### Source excerpt
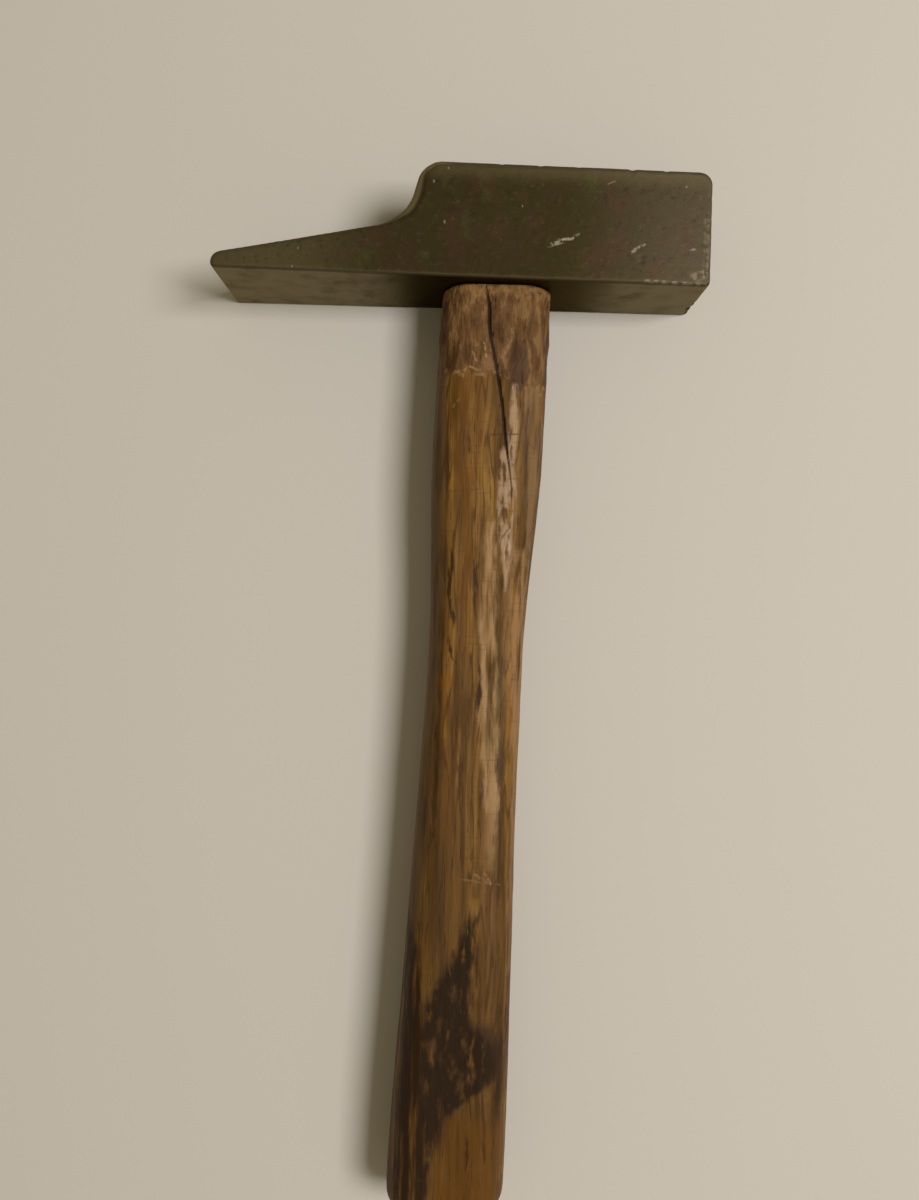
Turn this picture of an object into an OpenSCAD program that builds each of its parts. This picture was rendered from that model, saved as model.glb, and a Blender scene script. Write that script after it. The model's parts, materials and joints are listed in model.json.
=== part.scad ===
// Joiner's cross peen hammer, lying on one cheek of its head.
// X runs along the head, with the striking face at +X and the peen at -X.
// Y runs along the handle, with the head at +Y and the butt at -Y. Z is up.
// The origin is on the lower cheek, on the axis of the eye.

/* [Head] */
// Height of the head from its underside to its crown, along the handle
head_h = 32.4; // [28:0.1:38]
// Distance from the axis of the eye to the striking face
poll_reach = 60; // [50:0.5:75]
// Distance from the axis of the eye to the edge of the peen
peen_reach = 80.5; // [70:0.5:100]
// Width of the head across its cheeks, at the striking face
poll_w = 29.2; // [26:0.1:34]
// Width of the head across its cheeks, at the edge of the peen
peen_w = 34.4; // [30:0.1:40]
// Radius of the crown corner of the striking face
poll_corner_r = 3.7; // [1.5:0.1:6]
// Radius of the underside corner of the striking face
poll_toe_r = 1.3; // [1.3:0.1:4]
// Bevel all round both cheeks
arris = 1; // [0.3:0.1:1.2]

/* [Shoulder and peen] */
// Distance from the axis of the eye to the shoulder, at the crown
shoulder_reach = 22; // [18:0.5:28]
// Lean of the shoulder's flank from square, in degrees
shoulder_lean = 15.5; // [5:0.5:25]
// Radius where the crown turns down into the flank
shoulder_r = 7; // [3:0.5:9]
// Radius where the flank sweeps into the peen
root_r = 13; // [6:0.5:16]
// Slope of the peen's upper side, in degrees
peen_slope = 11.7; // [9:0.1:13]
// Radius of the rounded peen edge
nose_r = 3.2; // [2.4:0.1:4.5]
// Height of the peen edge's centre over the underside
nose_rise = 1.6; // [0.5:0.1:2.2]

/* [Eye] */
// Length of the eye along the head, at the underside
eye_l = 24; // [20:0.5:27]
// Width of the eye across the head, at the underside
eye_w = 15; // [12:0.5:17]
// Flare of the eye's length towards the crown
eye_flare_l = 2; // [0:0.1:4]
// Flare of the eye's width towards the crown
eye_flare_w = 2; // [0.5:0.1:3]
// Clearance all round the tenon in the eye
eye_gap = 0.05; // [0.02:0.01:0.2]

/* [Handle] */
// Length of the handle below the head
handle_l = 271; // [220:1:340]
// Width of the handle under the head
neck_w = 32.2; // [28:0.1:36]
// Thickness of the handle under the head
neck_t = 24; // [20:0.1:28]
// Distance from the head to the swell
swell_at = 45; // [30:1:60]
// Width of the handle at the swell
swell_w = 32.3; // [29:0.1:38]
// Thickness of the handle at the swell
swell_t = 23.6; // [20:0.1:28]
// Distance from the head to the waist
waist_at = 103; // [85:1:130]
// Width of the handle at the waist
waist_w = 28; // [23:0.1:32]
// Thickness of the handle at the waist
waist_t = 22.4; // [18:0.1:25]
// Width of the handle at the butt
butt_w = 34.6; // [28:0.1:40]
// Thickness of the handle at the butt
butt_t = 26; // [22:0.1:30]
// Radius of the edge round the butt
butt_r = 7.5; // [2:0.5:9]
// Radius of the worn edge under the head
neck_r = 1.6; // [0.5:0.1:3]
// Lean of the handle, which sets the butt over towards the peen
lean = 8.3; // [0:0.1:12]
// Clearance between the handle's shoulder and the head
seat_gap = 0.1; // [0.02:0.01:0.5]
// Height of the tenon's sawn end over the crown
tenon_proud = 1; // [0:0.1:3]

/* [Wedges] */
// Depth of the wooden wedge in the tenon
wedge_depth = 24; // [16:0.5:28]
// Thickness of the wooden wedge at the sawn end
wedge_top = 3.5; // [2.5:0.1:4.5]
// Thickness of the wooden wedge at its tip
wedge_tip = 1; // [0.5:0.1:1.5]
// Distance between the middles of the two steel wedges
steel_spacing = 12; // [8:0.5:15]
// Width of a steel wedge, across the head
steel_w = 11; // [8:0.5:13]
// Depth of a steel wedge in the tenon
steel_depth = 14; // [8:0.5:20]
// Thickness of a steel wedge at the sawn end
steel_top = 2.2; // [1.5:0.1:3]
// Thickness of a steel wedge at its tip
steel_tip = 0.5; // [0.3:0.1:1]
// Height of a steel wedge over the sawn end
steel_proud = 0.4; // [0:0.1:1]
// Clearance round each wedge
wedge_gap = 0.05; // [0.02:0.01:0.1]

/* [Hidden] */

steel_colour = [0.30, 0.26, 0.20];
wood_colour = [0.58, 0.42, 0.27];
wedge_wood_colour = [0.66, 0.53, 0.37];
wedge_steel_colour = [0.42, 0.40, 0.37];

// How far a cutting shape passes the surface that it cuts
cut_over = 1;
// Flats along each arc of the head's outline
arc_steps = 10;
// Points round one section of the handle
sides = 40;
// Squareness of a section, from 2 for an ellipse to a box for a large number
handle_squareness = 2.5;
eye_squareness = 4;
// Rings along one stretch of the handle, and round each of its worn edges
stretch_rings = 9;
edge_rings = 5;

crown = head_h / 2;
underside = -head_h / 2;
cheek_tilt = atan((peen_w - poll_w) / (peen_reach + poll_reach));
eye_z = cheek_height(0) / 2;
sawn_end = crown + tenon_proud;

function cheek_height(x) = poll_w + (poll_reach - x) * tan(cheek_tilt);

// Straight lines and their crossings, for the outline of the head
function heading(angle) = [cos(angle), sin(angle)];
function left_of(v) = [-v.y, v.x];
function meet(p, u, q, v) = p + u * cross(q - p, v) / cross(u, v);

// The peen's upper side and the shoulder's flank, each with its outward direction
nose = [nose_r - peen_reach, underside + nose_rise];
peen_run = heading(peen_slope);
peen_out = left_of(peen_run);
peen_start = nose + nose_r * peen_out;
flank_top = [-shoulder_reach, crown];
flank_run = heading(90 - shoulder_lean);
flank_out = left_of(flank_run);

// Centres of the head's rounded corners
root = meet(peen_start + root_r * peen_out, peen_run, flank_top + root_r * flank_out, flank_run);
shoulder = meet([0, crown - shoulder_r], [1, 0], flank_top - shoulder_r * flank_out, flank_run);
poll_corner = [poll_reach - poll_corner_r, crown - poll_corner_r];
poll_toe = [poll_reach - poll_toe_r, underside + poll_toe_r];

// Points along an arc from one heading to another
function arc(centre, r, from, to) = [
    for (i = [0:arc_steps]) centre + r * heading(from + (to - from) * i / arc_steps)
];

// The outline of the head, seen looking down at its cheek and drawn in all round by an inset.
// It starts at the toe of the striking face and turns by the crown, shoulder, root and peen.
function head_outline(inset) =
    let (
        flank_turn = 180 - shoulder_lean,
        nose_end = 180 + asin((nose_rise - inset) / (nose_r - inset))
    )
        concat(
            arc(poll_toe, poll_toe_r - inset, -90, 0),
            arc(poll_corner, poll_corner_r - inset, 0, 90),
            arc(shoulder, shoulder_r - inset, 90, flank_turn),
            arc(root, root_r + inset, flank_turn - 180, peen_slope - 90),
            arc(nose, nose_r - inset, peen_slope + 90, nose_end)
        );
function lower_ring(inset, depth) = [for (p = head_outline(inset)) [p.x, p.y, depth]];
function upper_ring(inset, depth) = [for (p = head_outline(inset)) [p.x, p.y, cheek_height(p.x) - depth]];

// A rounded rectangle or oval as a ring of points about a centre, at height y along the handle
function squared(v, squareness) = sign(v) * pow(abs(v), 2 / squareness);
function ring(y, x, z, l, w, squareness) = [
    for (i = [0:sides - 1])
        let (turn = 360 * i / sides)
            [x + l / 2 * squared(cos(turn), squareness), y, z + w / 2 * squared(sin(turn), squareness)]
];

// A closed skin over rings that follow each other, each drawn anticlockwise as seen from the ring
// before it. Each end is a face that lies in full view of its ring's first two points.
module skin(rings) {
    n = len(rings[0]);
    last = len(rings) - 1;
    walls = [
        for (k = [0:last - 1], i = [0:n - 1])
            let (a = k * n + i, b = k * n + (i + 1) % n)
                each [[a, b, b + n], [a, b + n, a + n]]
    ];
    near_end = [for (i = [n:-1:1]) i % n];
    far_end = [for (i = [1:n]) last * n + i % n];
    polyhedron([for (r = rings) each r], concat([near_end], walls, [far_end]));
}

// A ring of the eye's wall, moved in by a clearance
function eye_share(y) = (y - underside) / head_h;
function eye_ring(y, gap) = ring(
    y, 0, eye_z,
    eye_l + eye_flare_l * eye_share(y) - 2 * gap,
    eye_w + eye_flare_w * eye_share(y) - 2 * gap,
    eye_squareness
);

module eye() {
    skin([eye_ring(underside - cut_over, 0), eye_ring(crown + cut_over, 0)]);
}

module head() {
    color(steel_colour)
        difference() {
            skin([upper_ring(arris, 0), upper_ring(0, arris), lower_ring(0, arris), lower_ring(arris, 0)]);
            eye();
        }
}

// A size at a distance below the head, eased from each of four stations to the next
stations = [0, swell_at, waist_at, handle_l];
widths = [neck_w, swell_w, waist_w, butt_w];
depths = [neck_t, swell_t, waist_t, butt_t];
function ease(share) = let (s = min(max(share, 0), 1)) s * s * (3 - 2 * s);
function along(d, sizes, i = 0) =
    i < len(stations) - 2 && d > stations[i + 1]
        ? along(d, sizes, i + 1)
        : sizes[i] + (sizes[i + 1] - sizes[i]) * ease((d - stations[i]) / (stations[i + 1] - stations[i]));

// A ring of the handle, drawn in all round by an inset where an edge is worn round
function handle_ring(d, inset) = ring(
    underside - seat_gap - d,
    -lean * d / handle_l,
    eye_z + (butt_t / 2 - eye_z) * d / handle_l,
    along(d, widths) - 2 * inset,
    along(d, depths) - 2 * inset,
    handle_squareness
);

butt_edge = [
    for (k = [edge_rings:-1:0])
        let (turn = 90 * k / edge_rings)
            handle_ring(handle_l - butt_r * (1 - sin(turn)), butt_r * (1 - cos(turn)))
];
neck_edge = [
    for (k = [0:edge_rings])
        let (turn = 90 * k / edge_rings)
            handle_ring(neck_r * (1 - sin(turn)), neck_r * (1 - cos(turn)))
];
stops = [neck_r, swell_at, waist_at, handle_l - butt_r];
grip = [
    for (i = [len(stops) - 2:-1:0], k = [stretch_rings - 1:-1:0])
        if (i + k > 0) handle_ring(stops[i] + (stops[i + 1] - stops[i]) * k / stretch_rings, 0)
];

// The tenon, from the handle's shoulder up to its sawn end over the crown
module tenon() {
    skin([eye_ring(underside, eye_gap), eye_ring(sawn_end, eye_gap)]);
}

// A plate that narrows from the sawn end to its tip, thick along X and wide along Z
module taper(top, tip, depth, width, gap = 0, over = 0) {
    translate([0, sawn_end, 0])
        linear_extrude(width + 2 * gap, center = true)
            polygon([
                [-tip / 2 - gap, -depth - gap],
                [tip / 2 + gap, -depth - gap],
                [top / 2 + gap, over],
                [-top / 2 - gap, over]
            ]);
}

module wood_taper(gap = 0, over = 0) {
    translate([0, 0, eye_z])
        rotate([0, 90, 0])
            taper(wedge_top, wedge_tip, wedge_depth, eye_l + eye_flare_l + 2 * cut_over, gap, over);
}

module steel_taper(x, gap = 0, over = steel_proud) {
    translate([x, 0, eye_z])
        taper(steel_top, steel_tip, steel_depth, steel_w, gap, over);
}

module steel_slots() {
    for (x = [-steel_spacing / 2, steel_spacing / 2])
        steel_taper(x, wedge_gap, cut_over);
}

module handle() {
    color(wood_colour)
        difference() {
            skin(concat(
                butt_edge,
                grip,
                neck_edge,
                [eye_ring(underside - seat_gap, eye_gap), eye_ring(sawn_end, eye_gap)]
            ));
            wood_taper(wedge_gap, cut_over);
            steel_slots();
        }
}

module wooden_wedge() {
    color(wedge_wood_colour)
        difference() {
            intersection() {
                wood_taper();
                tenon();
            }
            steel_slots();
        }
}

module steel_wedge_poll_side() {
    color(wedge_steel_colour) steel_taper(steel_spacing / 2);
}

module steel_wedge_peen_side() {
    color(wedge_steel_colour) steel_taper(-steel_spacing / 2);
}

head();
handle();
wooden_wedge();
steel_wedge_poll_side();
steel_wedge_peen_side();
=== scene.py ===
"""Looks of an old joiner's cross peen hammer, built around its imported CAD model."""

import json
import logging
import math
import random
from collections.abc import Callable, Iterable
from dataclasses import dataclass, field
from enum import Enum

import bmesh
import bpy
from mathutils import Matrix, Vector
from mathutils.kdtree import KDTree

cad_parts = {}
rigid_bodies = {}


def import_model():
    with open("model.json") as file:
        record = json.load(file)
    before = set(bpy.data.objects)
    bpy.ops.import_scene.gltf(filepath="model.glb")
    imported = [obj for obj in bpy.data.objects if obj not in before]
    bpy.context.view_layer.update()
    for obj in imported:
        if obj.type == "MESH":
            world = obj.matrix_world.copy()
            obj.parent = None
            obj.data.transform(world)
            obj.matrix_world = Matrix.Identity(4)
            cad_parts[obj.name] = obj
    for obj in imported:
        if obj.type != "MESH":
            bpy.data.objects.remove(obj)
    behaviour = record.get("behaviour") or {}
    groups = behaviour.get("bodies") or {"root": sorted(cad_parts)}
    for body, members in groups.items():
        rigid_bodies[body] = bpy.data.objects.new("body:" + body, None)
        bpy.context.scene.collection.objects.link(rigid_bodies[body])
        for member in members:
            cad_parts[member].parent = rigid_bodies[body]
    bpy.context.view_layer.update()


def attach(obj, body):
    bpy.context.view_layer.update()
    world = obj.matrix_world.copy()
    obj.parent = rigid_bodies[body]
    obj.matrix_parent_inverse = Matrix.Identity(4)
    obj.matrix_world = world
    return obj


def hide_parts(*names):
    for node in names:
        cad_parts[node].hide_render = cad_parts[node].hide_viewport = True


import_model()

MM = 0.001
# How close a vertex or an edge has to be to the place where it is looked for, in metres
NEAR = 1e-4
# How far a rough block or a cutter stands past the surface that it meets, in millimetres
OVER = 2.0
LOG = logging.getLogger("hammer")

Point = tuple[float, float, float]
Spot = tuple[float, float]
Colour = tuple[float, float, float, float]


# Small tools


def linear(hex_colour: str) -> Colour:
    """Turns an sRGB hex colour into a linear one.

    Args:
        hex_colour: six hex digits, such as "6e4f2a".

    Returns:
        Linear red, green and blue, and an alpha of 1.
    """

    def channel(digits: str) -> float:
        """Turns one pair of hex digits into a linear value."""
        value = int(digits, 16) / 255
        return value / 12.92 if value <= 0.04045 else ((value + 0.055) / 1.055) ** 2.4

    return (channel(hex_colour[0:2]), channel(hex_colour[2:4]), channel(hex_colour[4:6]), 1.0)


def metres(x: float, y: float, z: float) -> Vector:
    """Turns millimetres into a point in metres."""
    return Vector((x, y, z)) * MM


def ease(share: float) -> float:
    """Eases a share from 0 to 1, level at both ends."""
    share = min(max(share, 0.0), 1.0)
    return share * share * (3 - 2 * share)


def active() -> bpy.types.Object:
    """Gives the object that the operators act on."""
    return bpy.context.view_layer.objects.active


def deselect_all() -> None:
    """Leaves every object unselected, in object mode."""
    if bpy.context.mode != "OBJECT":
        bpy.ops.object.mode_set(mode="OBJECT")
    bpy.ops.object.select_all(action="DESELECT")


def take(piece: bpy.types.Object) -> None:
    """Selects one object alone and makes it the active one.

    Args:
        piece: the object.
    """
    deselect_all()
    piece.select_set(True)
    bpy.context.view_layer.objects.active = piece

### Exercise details
Each line from the start of the listing above through the line containing "of the eye." should be copied exactly, please, with no other lines added.

### Response to this exercise
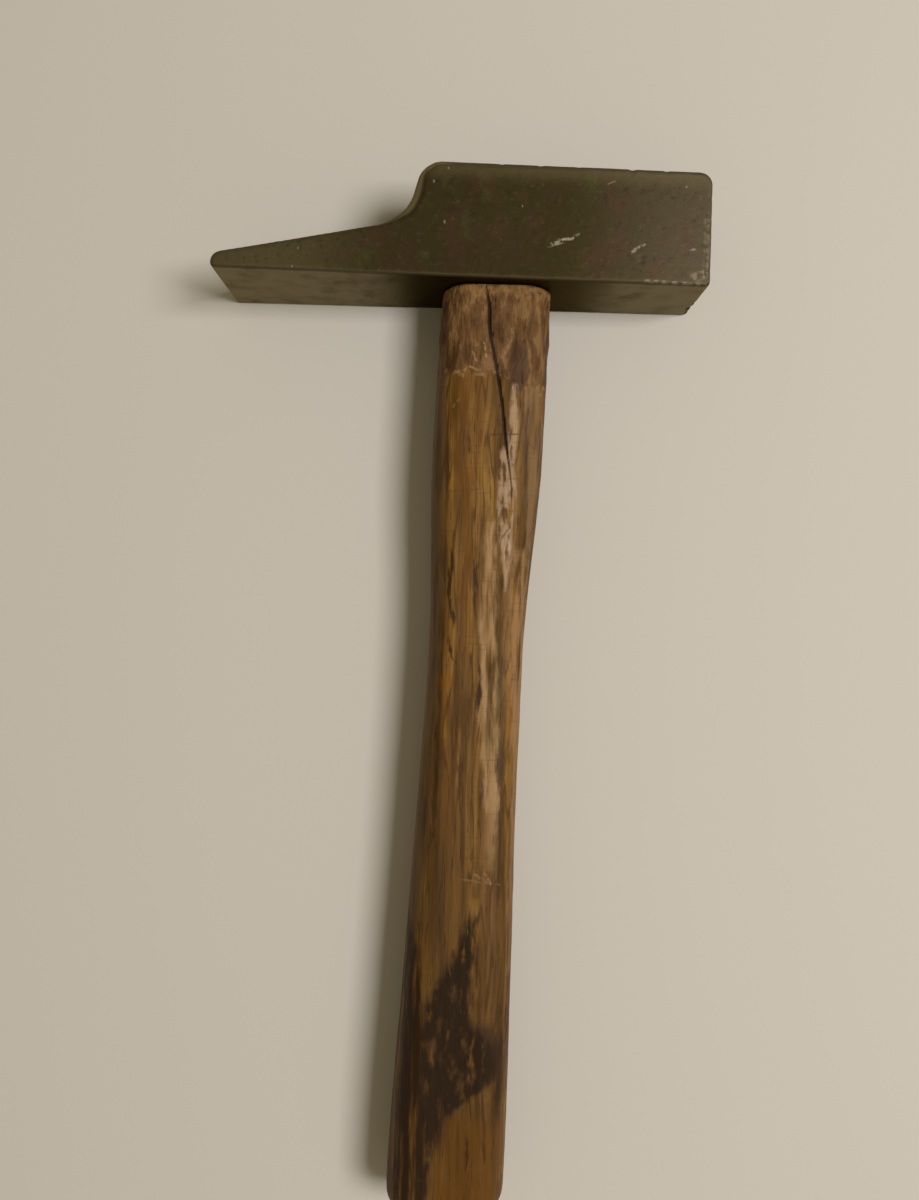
Turn this picture of an object into an OpenSCAD program that builds each of its parts. This picture was rendered from that model, saved as model.glb, and a Blender scene script. Write that script after it. The model's parts, materials and joints are listed in model.json.
=== part.scad ===
// Joiner's cross peen hammer, lying on one cheek of its head.
// X runs along the head, with the striking face at +X and the peen at -X.
// Y runs along the handle, with the head at +Y and the butt at -Y. Z is up.
// The origin is on the lower cheek, on the axis of the eye.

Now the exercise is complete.